[Records that describe objects]
***
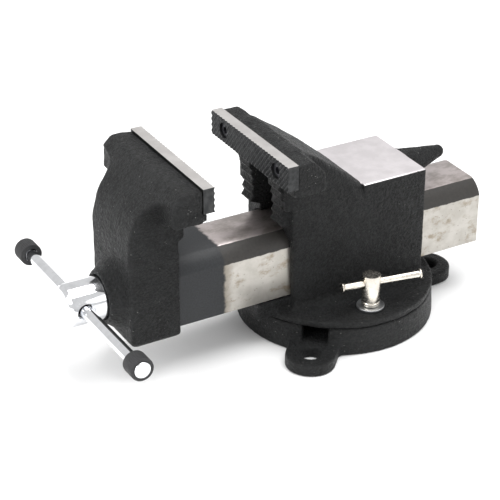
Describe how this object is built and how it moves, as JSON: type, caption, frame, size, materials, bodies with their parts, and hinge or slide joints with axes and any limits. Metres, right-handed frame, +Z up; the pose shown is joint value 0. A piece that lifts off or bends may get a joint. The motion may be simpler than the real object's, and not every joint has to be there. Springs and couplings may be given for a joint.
{
  "type": "bench vise",
  "caption": "Swivel-base bench vise with a screw-driven sliding jaw, toothed jaw plates, pipe jaws, anvil with horn and a lockable round base.",
  "frame": {"origin": "swivel axis at the underside of the base, where it stands on the bench", "axes": "+Z up; -Y towards the turning handle along the main screw, +Y towards the anvil and horn; X across the jaws"},
  "size_m": [0.2702, 0.4535, 0.213],
  "materials": {
    "cast_body": "rough black paint on cast iron, ground bare on the anvil",
    "cast_jaw": "rough black paint on cast iron, slide ground bare",
    "cast_base": "rough black paint on cast iron",
    "plate_steel": "ground steel, cross-hatched on the gripping face",
    "black_steel": "blackened steel",
    "chrome": "polished",
    "nickel": "warm satin plating",
    "zinc": "zinc plated, satin",
    "rubber": "matt black, finely ribbed",
    "spring_steel": "drawn wire",
    "nut_iron": "bare machined iron, oiled"
  },
  "bodies": {
    "base": {"swivel_base": "cast_base", "pivot_bolt": "black_steel", "pivot_washer": "zinc"},
    "body": {"vise_body": "cast_body", "fixed_jaw_plate": "plate_steel", "fixed_plate_screw_near": "black_steel", "fixed_plate_screw_far": "black_steel", "spindle_nut": "nut_iron", "nut_bolt": "black_steel", "lock_washer_near": "zinc", "lock_washer_far": "zinc", "lock_nut_near": "black_steel", "lock_nut_far": "black_steel"},
    "jaw": {"movable_jaw": "cast_jaw", "movable_jaw_plate": "plate_steel", "movable_plate_screw_near": "black_steel", "movable_plate_screw_far": "black_steel"},
    "screw": {"spindle": "chrome", "thrust_washer": "zinc", "collar": "black_steel", "collar_pin": "zinc", "spring": "spring_steel"},
    "handle": {"handle_bar": "chrome", "handle_knob_near": "chrome", "handle_knob_far": "chrome", "handle_bumper_near": "rubber", "handle_bumper_far": "rubber"},
    "lock_near": {"lock_bolt_near": "nickel"},
    "lock_far": {"lock_bolt_far": "nickel"},
    "tbar_near": {"lock_tbar_near": "nickel"},
    "tbar_far": {"lock_tbar_far": "nickel"}
  },
  "joints": [
    {"name": "swivel", "type": "hinge", "parent": "base", "child": "body", "pos_m": [0, 0, 0.029], "axis": [0, 0, 1], "continuous": true},
    {"name": "jaw_slide", "type": "slide", "parent": "body", "child": "jaw", "axis": [0, 1, 0], "range_m": [-0.0739, 0.0756]},
    {"name": "screw_turn", "type": "hinge", "parent": "jaw", "child": "screw", "pos_m": [0, -0.25, 0.084], "axis": [0, 1, 0], "range_deg": [-4440, 4542]},
    {"name": "handle_slide", "type": "slide", "parent": "screw", "child": "handle", "axis": [0.9997, 0, 0.0262], "range_m": [-0.099, 0.089]},
    {"name": "lock_turn_near", "type": "hinge", "parent": "body", "child": "lock_near", "pos_m": [0.0755, -0.005, 0.04], "axis": [0, 0, 1], "range_deg": [-30, 25]},
    {"name": "lock_turn_far", "type": "hinge", "parent": "body", "child": "lock_far", "pos_m": [-0.0755, -0.005, 0.04], "axis": [0, 0, 1], "range_deg": [-25, 30]},
    {"name": "tbar_slide_near", "type": "slide", "parent": "lock_near", "child": "tbar_near", "axis": [-0.1668, -0.986, 0], "range_m": [-0.018, 0.03]},
    {"name": "tbar_slide_far", "type": "slide", "parent": "lock_far", "child": "tbar_far", "axis": [-0.1668, 0.986, 0], "range_m": [-0.03, 0.018]}
  ],
  "couplings": [
    {"joint": "screw_turn", "follows": "jaw_slide", "rad_per_m": 1047.2}
  ]
}
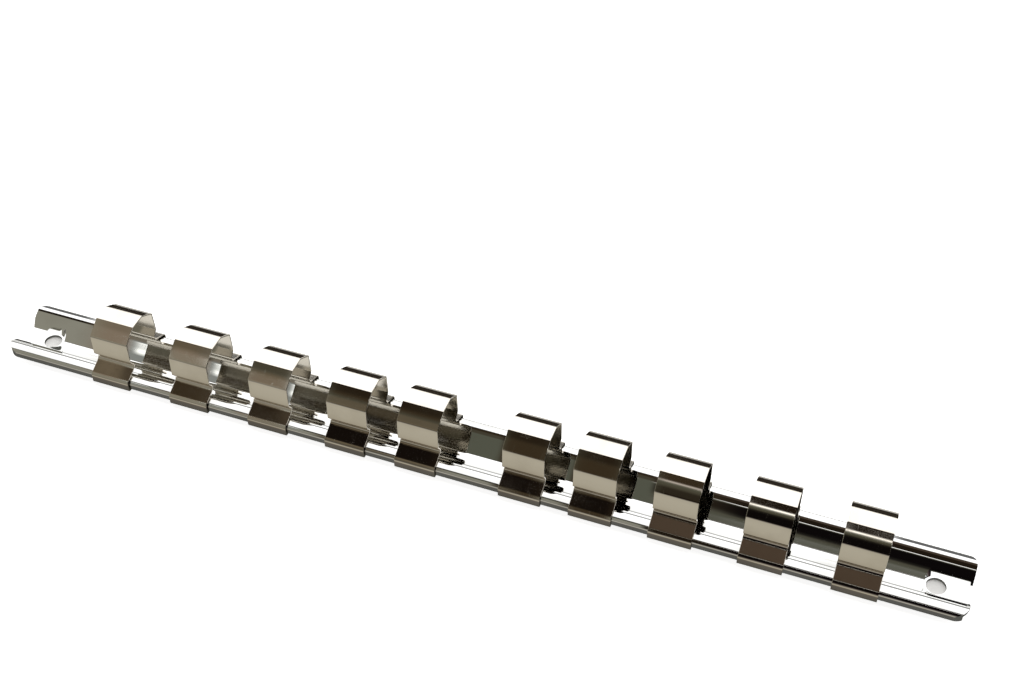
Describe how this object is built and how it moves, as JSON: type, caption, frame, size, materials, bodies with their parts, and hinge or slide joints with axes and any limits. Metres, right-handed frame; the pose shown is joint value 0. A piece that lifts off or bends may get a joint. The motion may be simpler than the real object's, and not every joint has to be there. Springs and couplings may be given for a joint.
{
  "type": "socket rail",
  "caption": "Bent steel channel rail with sliding spring clips whose square heads hold drive sockets in a row; screwed to a wall or laid in a tool drawer.",
  "frame": {"origin": "middle of the underside of the rail's floor, the face that lies on the wall or bench", "axes": "+X along the rail towards the end with clip_10, +Y across the rail, +Z out of the wall or bench towards the clip heads"},
  "size_m": [0.254, 0.02, 0.018],
  "materials": {
    "rail_chrome": "bright chrome plate on mild steel sheet",
    "clip_nickel": "bright nickel plate on spring steel strip, slightly warm"
  },
  "bodies": {
    "rail": {"rail": "rail_chrome"},
    "clip_01": {"clip_01": "clip_nickel"},
    "clip_02": {"clip_02": "clip_nickel"},
    "clip_03": {"clip_03": "clip_nickel"},
    "clip_04": {"clip_04": "clip_nickel"},
    "clip_05": {"clip_05": "clip_nickel"},
    "clip_06": {"clip_06": "clip_nickel"},
    "clip_07": {"clip_07": "clip_nickel"},
    "clip_08": {"clip_08": "clip_nickel"},
    "clip_09": {"clip_09": "clip_nickel"},
    "clip_10": {"clip_10": "clip_nickel"}
  },
  "joints": [
    {"name": "clip_01_slide", "type": "slide", "parent": "rail", "child": "clip_01", "axis": [1, 0, 0], "range_m": [-0.023, 0.0059]},
    {"name": "clip_02_slide", "type": "slide", "parent": "rail", "child": "clip_02", "axis": [1, 0, 0], "range_m": [-0.0059, 0.0057]},
    {"name": "clip_03_slide", "type": "slide", "parent": "rail", "child": "clip_03", "axis": [1, 0, 0], "range_m": [-0.0057, 0.0052]},
    {"name": "clip_04_slide", "type": "slide", "parent": "rail", "child": "clip_04", "axis": [1, 0, 0], "range_m": [-0.0052, 0.004]},
    {"name": "clip_05_slide", "type": "slide", "parent": "rail", "child": "clip_05", "axis": [1, 0, 0], "range_m": [-0.004, 0.0082]},
    {"name": "clip_06_slide", "type": "slide", "parent": "rail", "child": "clip_06", "axis": [1, 0, 0], "range_m": [-0.0082, 0.0034]},
    {"name": "clip_07_slide", "type": "slide", "parent": "rail", "child": "clip_07", "axis": [1, 0, 0], "range_m": [-0.0034, 0.0044]},
    {"name": "clip_08_slide", "type": "slide", "parent": "rail", "child": "clip_08", "axis": [1, 0, 0], "range_m": [-0.0044, 0.0054]},
    {"name": "clip_09_slide", "type": "slide", "parent": "rail", "child": "clip_09", "axis": [1, 0, 0], "range_m": [-0.0054, 0.0055]},
    {"name": "clip_10_slide", "type": "slide", "parent": "rail", "child": "clip_10", "axis": [1, 0, 0], "range_m": [-0.0055, 0.0165]}
  ]
}
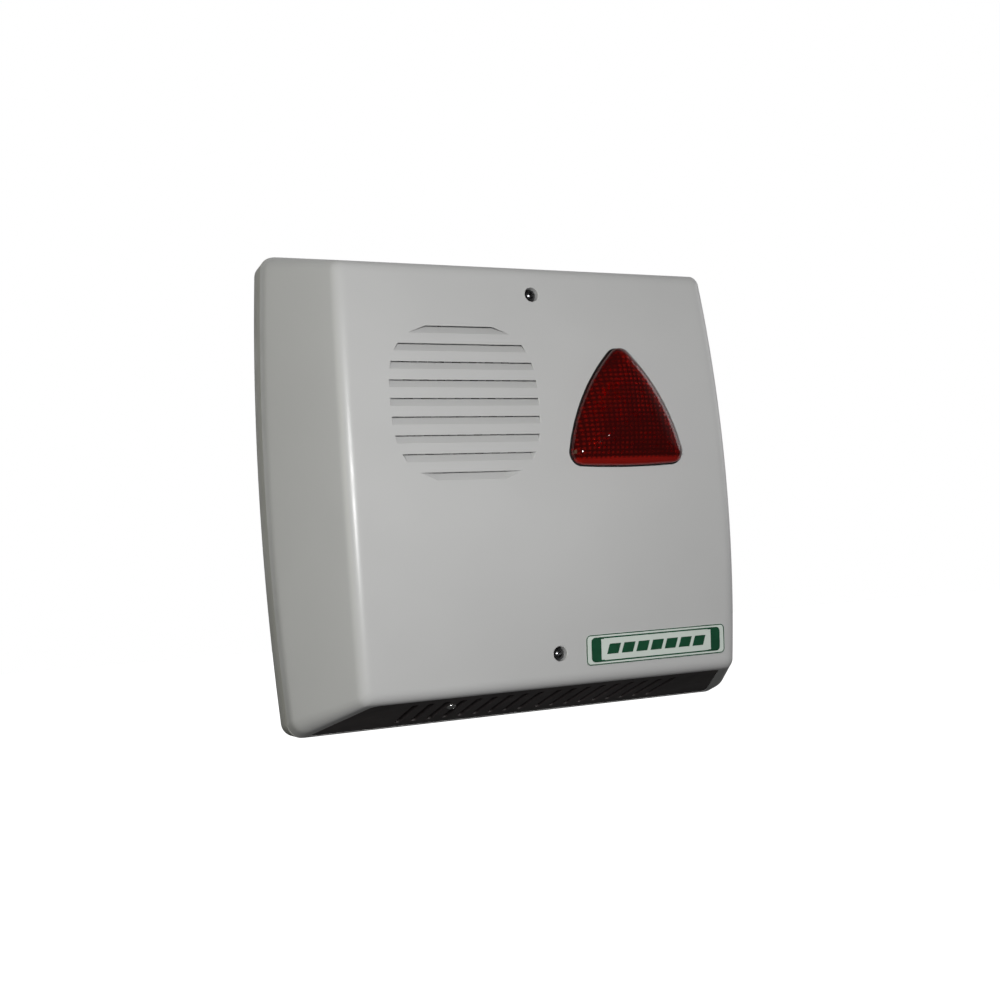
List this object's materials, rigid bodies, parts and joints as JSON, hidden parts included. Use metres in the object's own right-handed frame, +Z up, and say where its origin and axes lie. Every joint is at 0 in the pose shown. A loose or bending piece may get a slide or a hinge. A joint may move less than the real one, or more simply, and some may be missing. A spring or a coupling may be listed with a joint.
{
  "type": "alarm siren",
  "caption": "Square wall-mounted alarm siren with a tapered plastic cover, louvred horn outlet, triangular red beacon and tamper switches over a flat base tray.",
  "frame": {"origin": "centre of the flat back of the base tray, where it meets the wall", "axes": "+Y into the wall, the front faces -Y, +X to the right seen from the front, +Z up"},
  "size_m": [0.2646, 0.086, 0.249],
  "materials": {
    "cover_plastic": "warm grey textured ABS, satin",
    "base_plastic": "olive grey ABS, satin",
    "black_plastic": "black ABS, satin",
    "lens_red": "clear red polycarbonate with moulded prisms",
    "rubber": "black elastomer",
    "screw_steel": "bright zinc-plated steel",
    "plated_sheet": "zinc-plated sheet steel",
    "ferrite": "sintered ferrite, matt dark grey",
    "diaphragm_film": "amber phenolic film",
    "white_plastic": "white nylon",
    "reflector": "bright aluminium",
    "brass": "bright brass",
    "clear_glass": "clear glass",
    "battery_plastic": "dark grey ABS",
    "board_green": "green solder mask on glass laminate",
    "terminal_green": "green polyamide",
    "part_blue": "blue moulding and sleeve",
    "red_pvc": "red PVC",
    "black_pvc": "black PVC",
    "badge_film": "white vinyl with a green printed frame"
  },
  "bodies": {
    "base": {"base_tray": "base_plastic", "cover_seal": "rubber", "cable_grommet": "rubber", "horn_flare": "black_plastic", "horn_phase_plug": "black_plastic", "driver_housing": "plated_sheet", "driver_magnet": "ferrite", "horn_bracket": "plated_sheet", "bracket_screw_1": "screw_steel", "bracket_screw_2": "screw_steel", "lamp_holder": "white_plastic", "bulb_cap": "brass", "bulb_glass": "clear_glass", "lamp_reflector": "reflector", "battery_case": "battery_plastic", "battery_lid": "battery_plastic", "battery_terminal_pos": "brass", "battery_terminal_neg": "brass", "battery_strap": "plated_sheet", "strap_screw_1": "screw_steel", "strap_screw_2": "screw_steel", "circuit_board": "board_green", "board_screw_1": "screw_steel", "board_screw_2": "screw_steel", "board_screw_3": "screw_steel", "board_screw_4": "screw_steel", "terminal_block": "terminal_green", "smoothing_capacitor": "part_blue", "relay": "part_blue", "amplifier_transistor": "black_plastic", "heat_sink": "reflector", "micro_controller": "black_plastic", "fuse_holder": "black_plastic", "fuse": "clear_glass", "setting_jumper": "red_pvc", "tamper_switch": "black_plastic", "tamper_spring": "screw_steel", "wall_tamper_switch": "black_plastic", "battery_lead_pos": "red_pvc", "battery_lead_neg": "black_pvc", "horn_lead": "black_pvc"},
    "cover": {"front_cover": "cover_plastic", "bottom_grille": "black_plastic", "grille_screw": "screw_steel", "badge_label": "badge_film", "screw_washer_top": "rubber", "screw_washer_bottom": "rubber", "horn_guard": "plated_sheet", "guard_screw_1": "screw_steel", "guard_screw_2": "screw_steel", "beacon_lens": "lens_red", "lens_gasket": "rubber", "lens_screw_1": "screw_steel", "lens_screw_2": "screw_steel", "lens_screw_3": "screw_steel"},
    "top_screw": {"cover_screw_top": "screw_steel"},
    "bottom_screw": {"cover_screw_bottom": "screw_steel"},
    "plunger": {"tamper_plunger": "white_plastic"},
    "wall_pin": {"wall_tamper_pin": "white_plastic"},
    "diaphragm": {"driver_diaphragm": "diaphragm_film"}
  },
  "joints": [
    {"name": "cover_lift", "type": "slide", "parent": "base", "child": "cover", "axis": [0, -1, 0], "range_m": [0, 0.12]},
    {"name": "top_screw_turn", "type": "hinge", "parent": "cover", "child": "top_screw", "pos_m": [0, -0.067, 0.0935], "axis": [0, -1, 0], "continuous": true},
    {"name": "bottom_screw_turn", "type": "hinge", "parent": "cover", "child": "bottom_screw", "pos_m": [0, -0.067, -0.0923], "axis": [0, -1, 0], "continuous": true},
    {"name": "plunger_travel", "type": "slide", "parent": "base", "child": "plunger", "axis": [0, -1, 0], "range_m": [0, 0.003], "deforming": ["tamper_spring"]},
    {"name": "wall_pin_travel", "type": "slide", "parent": "base", "child": "wall_pin", "axis": [0, 1, 0], "range_m": [0, 0.003]},
    {"name": "diaphragm_stroke", "type": "slide", "parent": "base", "child": "diaphragm", "axis": [0, -1, 0], "range_m": [-0.0004, 0.0004], "stiffness_N_per_m": 2000}
  ],
  "couplings": [
    {"joint": "plunger_travel", "follows": "cover_lift", "ratio": 0.025}
  ]
}
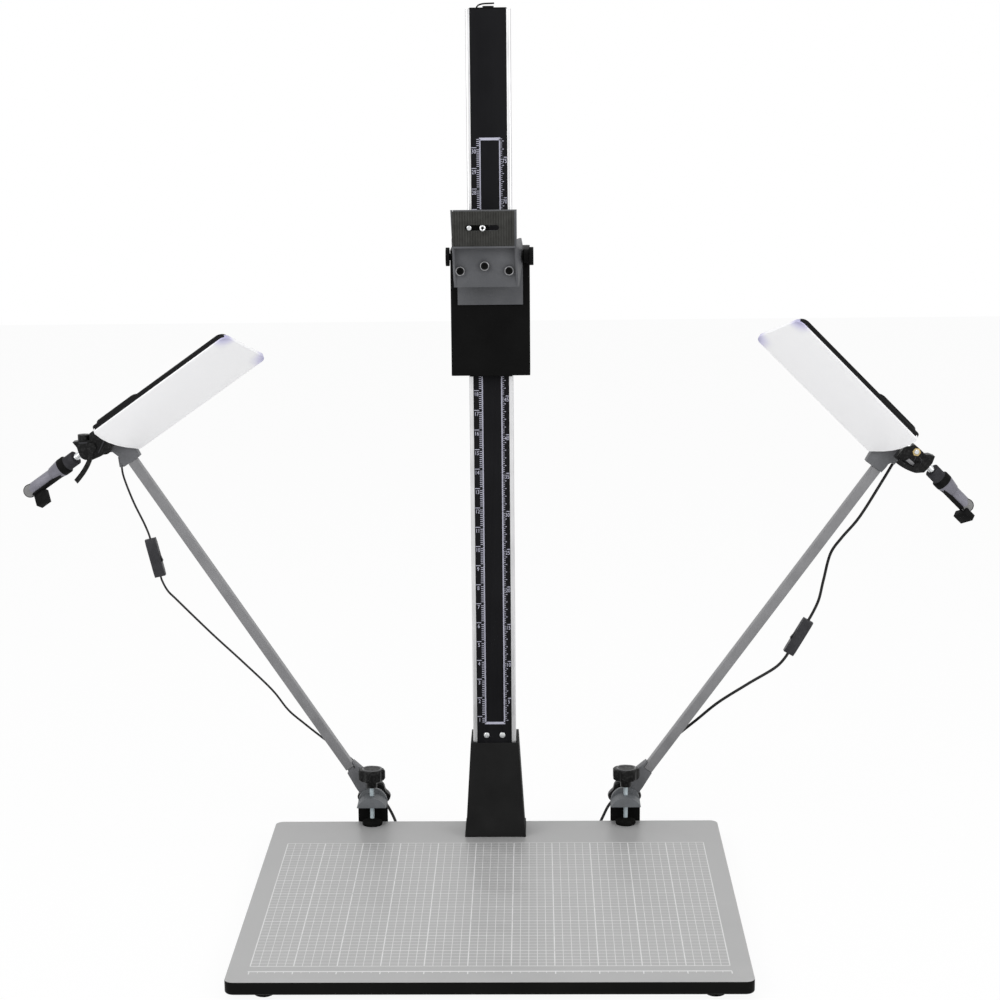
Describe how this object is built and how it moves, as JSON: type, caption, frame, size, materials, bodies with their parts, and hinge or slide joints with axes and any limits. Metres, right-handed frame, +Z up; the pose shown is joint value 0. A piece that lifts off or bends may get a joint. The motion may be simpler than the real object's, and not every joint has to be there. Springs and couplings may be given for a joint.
{
  "type": "copy stand",
  "caption": "Copy stand with a ruled baseboard, a scaled column, a sliding tilting camera bracket and two clamp-on swivelling panel lamps with switched cords.",
  "frame": {"origin": "middle of the baseboard's top face", "axes": "+Z up, +X to the right seen from the front, +Y towards the column"},
  "size_m": [1.2626, 0.6577, 1.103],
  "materials": {
    "laminate": "satin light grey laminate with printed rules and dark edges",
    "rubber": "matt black",
    "aluminium": "anodised",
    "black_paint": "fine satin black",
    "black_plastic": "moulded black",
    "chrome": "polished",
    "grey_paint": "satin grey",
    "arm_paint": "satin mid grey",
    "pad_rubber": "ribbed dark grey",
    "diffuser": "translucent white",
    "cord": "smooth black flat twin cord"
  },
  "bodies": {
    "base": {"baseboard": "laminate", "board_foot_front_left": "rubber", "board_foot_front_right": "rubber", "board_foot_rear_left": "rubber", "board_foot_rear_right": "rubber", "column": "aluminium", "scale_strip": "black_paint", "column_cap": "black_plastic", "column_foot": "black_paint", "foot_screws": "chrome", "clamp_frame_left": "grey_paint", "cord_tail_left": "cord", "cord_coil_left": "cord", "plug_left": "black_plastic", "clamp_frame_right": "grey_paint", "cord_tail_right": "cord", "cord_coil_right": "cord", "plug_right": "black_plastic"},
    "carriage": {"carriage_sleeve": "black_paint", "bracket_mount": "grey_paint"},
    "carriage_lock": {"carriage_lock_knob": "black_plastic"},
    "bracket": {"tilt_bracket": "grey_paint", "bracket_bolts": "grey_paint", "rubber_pad": "pad_rubber", "tilt_bolt": "black_plastic"},
    "tilt_knob_body": {"tilt_knob": "black_plastic"},
    "slider": {"screw_slider": "aluminium"},
    "camera_screw_body": {"camera_screw": "chrome"},
    "screw_left": {"clamp_screw_left": "chrome"},
    "screw_knob_left": {"clamp_knob_left": "black_plastic"},
    "arm_left": {"arm_bracket_left": "grey_paint", "arm_tube_left": "arm_paint", "arm_casting_left": "grey_paint", "cord_top_left": "cord", "cord_switch_left": "black_plastic", "cord_middle_left": "cord"},
    "arm_lock_left": {"arm_lock_knob_left": "black_plastic"},
    "rocker_left": {"switch_rocker_left": "black_plastic"},
    "swivel_left": {"swivel_block_left": "black_plastic"},
    "lever_left": {"swivel_lever_left": "black_plastic"},
    "lamp_left": {"lamp_housing_left": "black_plastic", "lamp_diffuser_left": "diffuser", "handle_rod_left": "arm_paint", "handle_grip_left": "black_plastic"},
    "screw_right": {"clamp_screw_right": "chrome"},
    "screw_knob_right": {"clamp_knob_right": "black_plastic"},
    "arm_right": {"arm_bracket_right": "grey_paint", "arm_tube_right": "arm_paint", "arm_casting_right": "grey_paint", "cord_top_right": "cord", "cord_switch_right": "black_plastic", "cord_middle_right": "cord"},
    "arm_lock_right": {"arm_lock_knob_right": "black_plastic"},
    "rocker_right": {"switch_rocker_right": "black_plastic"},
    "swivel_right": {"swivel_block_right": "black_plastic"},
    "lever_right": {"swivel_lever_right": "black_plastic"},
    "lamp_right": {"lamp_housing_right": "black_plastic", "lamp_diffuser_right": "diffuser", "handle_rod_right": "arm_paint", "handle_grip_right": "black_plastic"}
  },
  "joints": [
    {"name": "carriage_slide", "type": "slide", "parent": "base", "child": "carriage", "axis": [0, 0, 1], "range_m": [-0.465, 0.28]},
    {"name": "carriage_lock_turn", "type": "hinge", "parent": "carriage", "child": "carriage_lock", "pos_m": [0, 0.296, 0.698], "axis": [0, 1, 0], "continuous": true},
    {"name": "bracket_tilt", "type": "hinge", "parent": "carriage", "child": "bracket", "pos_m": [0, 0.203, 0.77], "axis": [1, 0, 0], "range_deg": [-30, 30]},
    {"name": "tilt_knob_turn", "type": "hinge", "parent": "bracket", "child": "tilt_knob_body", "pos_m": [0.045, 0.203, 0.77], "axis": [1, 0, 0], "continuous": true},
    {"name": "screw_slide", "type": "slide", "parent": "bracket", "child": "slider", "axis": [1, 0, 0], "range_m": [-0.0025, 0.0168]},
    {"name": "camera_screw_turn", "type": "hinge", "parent": "slider", "child": "camera_screw_body", "pos_m": [-0.0078, 0.17, 0.8078], "axis": [0, 1, 0], "continuous": true},
    {"name": "clamp_screw_left_lift", "type": "slide", "parent": "base", "child": "screw_left", "axis": [0, 0, 1], "range_m": [0, 0.003]},
    {"name": "clamp_knob_left_turn", "type": "hinge", "parent": "screw_left", "child": "screw_knob_left", "pos_m": [-0.168, 0.2842, 0.06], "axis": [0, 0, 1], "range_deg": [0, 720]},
    {"name": "arm_left_swing", "type": "hinge", "parent": "base", "child": "arm_left", "pos_m": [-0.168, 0.3126, 0.027], "axis": [0, 1, 0], "range_deg": [-30, 15]},
    {"name": "arm_lock_left_turn", "type": "hinge", "parent": "arm_left", "child": "arm_lock_left", "pos_m": [-0.168, 0.328, 0.027], "axis": [0, 1, 0], "continuous": true},
    {"name": "switch_rocker_left_rock", "type": "hinge", "parent": "arm_left", "child": "rocker_left", "pos_m": [-0.44737, 0.314, 0.36737], "axis": [0, 1, 0], "range_deg": [0, 14]},
    {"name": "head_left_swivel", "type": "hinge", "parent": "arm_left", "child": "swivel_left", "pos_m": [-0.51179, 0.3126, 0.51663], "axis": [0, 1, 0], "range_deg": [-45, 8]},
    {"name": "swivel_lever_left_turn", "type": "hinge", "parent": "swivel_left", "child": "lever_left", "pos_m": [-0.52553, 0.2766, 0.52099], "axis": [0, 1, 0], "range_deg": [-25, 25]},
    {"name": "lamp_left_roll", "type": "hinge", "parent": "swivel_left", "child": "lamp_left", "pos_m": [-0.51967, 0.2896, 0.52646], "axis": [0.7885, -0.2592, 0.5577], "range_deg": [-40, 30]},
    {"name": "clamp_screw_right_lift", "type": "slide", "parent": "base", "child": "screw_right", "axis": [0, 0, 1], "range_m": [0, 0.003]},
    {"name": "clamp_knob_right_turn", "type": "hinge", "parent": "screw_right", "child": "screw_knob_right", "pos_m": [0.1755, 0.2842, 0.06], "axis": [0, 0, 1], "range_deg": [0, 720]},
    {"name": "arm_right_swing", "type": "hinge", "parent": "base", "child": "arm_right", "pos_m": [0.1755, 0.3126, 0.027], "axis": [0, 1, 0], "range_deg": [-15, 30]},
    {"name": "arm_lock_right_turn", "type": "hinge", "parent": "arm_right", "child": "arm_lock_right", "pos_m": [0.1755, 0.328, 0.027], "axis": [0, 1, 0], "continuous": true},
    {"name": "switch_rocker_right_rock", "type": "hinge", "parent": "arm_right", "child": "rocker_right", "pos_m": [0.40151, 0.314, 0.25531], "axis": [0, -1, 0], "range_deg": [0, 14]},
    {"name": "head_right_swivel", "type": "hinge", "parent": "arm_right", "child": "swivel_right", "pos_m": [0.5395, 0.3126, 0.49738], "axis": [0, 1, 0], "range_deg": [-4, 45]},
    {"name": "swivel_lever_right_turn", "type": "hinge", "parent": "swivel_right", "child": "lever_right", "pos_m": [0.55342, 0.2766, 0.48673], "axis": [0, 1, 0], "range_deg": [-25, 25]},
    {"name": "lamp_right_roll", "type": "hinge", "parent": "swivel_right", "child": "lamp_right", "pos_m": [0.54772, 0.2896, 0.50693], "axis": [-0.6883, -0.225, 0.6896], "range_deg": [-40, 40]}
  ],
  "couplings": [
    {"joint": "clamp_knob_left_turn", "follows": "clamp_screw_left_lift", "rad_per_m": 4188.8},
    {"joint": "clamp_knob_right_turn", "follows": "clamp_screw_right_lift", "rad_per_m": 4188.8}
  ]
}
***
Goal:
Copy every line above in which the string "where" shows up.

Written solution:
  "frame": {"origin": "swivel axis at the underside of the base, where it stands on the bench", "axes": "+Z up; -Y towards the turning handle along the main screw, +Y towards the anvil and horn; X across the jaws"},
List this object's materials, rigid bodies, parts and joints as JSON, hidden parts included. Use metres in the object's own right-handed frame, +Z up, and say where its origin and axes lie. Every joint is at 0 in the pose shown. A loose or bending piece may get a slide or a hinge. A joint may move less than the real one, or more simply, and some may be missing. A spring or a coupling may be listed with a joint.
  "frame": {"origin": "centre of the flat back of the base tray, where it meets the wall", "axes": "+Y into the wall, the front faces -Y, +X to the right seen from the front, +Z up"},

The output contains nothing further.